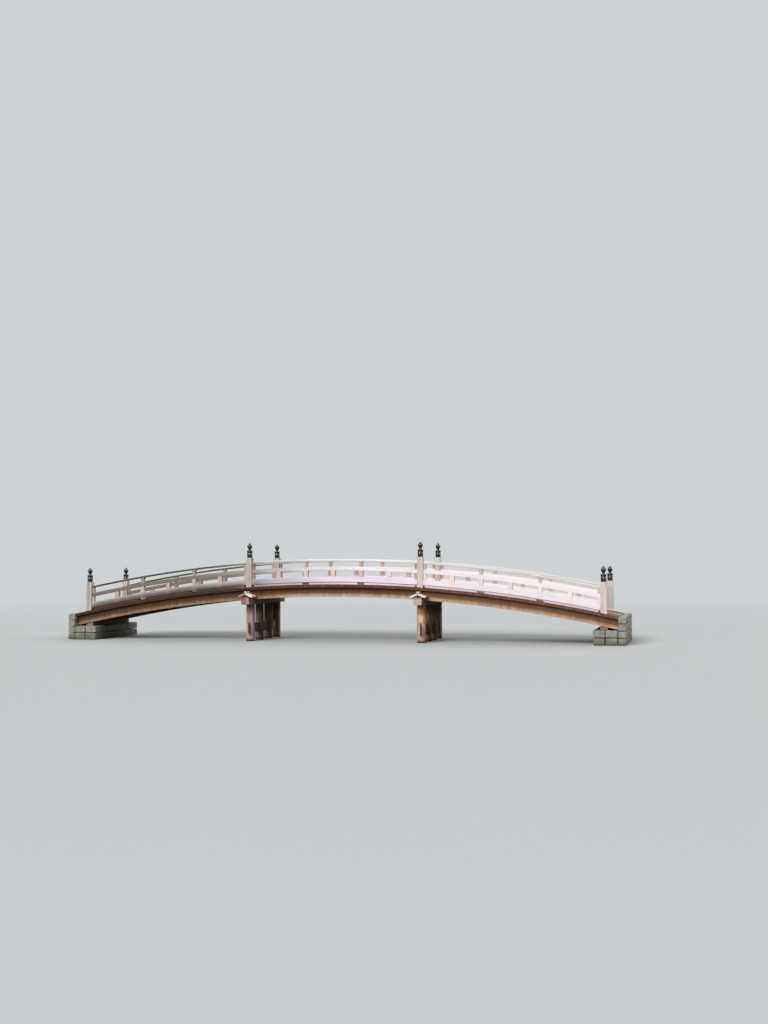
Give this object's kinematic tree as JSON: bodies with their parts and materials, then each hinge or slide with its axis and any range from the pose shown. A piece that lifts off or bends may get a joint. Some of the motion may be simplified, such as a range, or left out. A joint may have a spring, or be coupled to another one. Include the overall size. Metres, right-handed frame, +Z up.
{
  "type": "arched timber garden bridge",
  "caption": "Low arched timber garden bridge on pile bents, with a plank deck, post-and-rail parapets and onion finials on its main posts.",
  "frame": {"origin": "middle of the bridge at the level of its pile feet, which is the water level", "axes": "+X along the bridge, +Y across it away from its front parapet, +Z up"},
  "size_m": [19.42, 3.82, 3.3726],
  "materials": {
    "piles": "weathered, unpainted",
    "bent_timber": "weathered, unpainted",
    "roof_boards": "weathered, unpainted",
    "girder_timber": "weathered, unpainted",
    "deck_planks": "weathered, unpainted",
    "fascia_boards": "weathered, unpainted",
    "pale_timber": "weathered, unpainted",
    "post_timber": "weathered, unpainted",
    "abutment_stone": "rough dressed stone",
    "finial_bronze": "dark patinated, half gloss"
  },
  "bodies": {
    "root": {"left_piles": "piles", "right_piles": "piles", "left_tie_beam": "bent_timber", "right_tie_beam": "bent_timber", "left_tie_wedges": "bent_timber", "right_tie_wedges": "bent_timber", "left_cap_beam": "bent_timber", "right_cap_beam": "bent_timber", "left_bed_sill": "bent_timber", "right_bed_sill": "bent_timber", "left_beam_roofs": "roof_boards", "right_beam_roofs": "roof_boards", "left_ridge_battens": "roof_boards", "right_ridge_battens": "roof_boards", "left_girders": "girder_timber", "middle_girders": "girder_timber", "right_girders": "girder_timber", "left_deck": "deck_planks", "middle_deck": "deck_planks", "right_deck": "deck_planks", "front_fascia": "fascia_boards", "back_fascia": "fascia_boards", "front_drain_strip": "pale_timber", "back_drain_strip": "pale_timber", "front_sills": "pale_timber", "back_sills": "pale_timber", "front_mid_rails": "pale_timber", "back_mid_rails": "pale_timber", "front_top_rails": "pale_timber", "back_top_rails": "pale_timber", "front_short_struts": "post_timber", "back_short_struts": "post_timber", "front_tall_struts": "post_timber", "back_tall_struts": "post_timber", "front_flank_struts": "post_timber", "back_flank_struts": "post_timber", "front_main_posts": "post_timber", "back_main_posts": "post_timber", "left_abutment": "abutment_stone", "right_abutment": "abutment_stone", "front_finials": "finial_bronze", "back_finials": "finial_bronze"}
  },
  "joints": []
}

=-=-=-=-=

▸ Problem to solve:
Scan the material above. Copy each line that holds the word "with".

▸ Answer:
Give this object's kinematic tree as JSON: bodies with their parts and materials, then each hinge or slide with its axis and any range from the pose shown. A piece that lifts off or bends may get a joint. Some of the motion may be simplified, such as a range, or left out. A joint may have a spring, or be coupled to another one. Include the overall size. Metres, right-handed frame, +Z up.
  "caption": "Low arched timber garden bridge on pile bents, with a plank deck, post-and-rail parapets and onion finials on its main posts.",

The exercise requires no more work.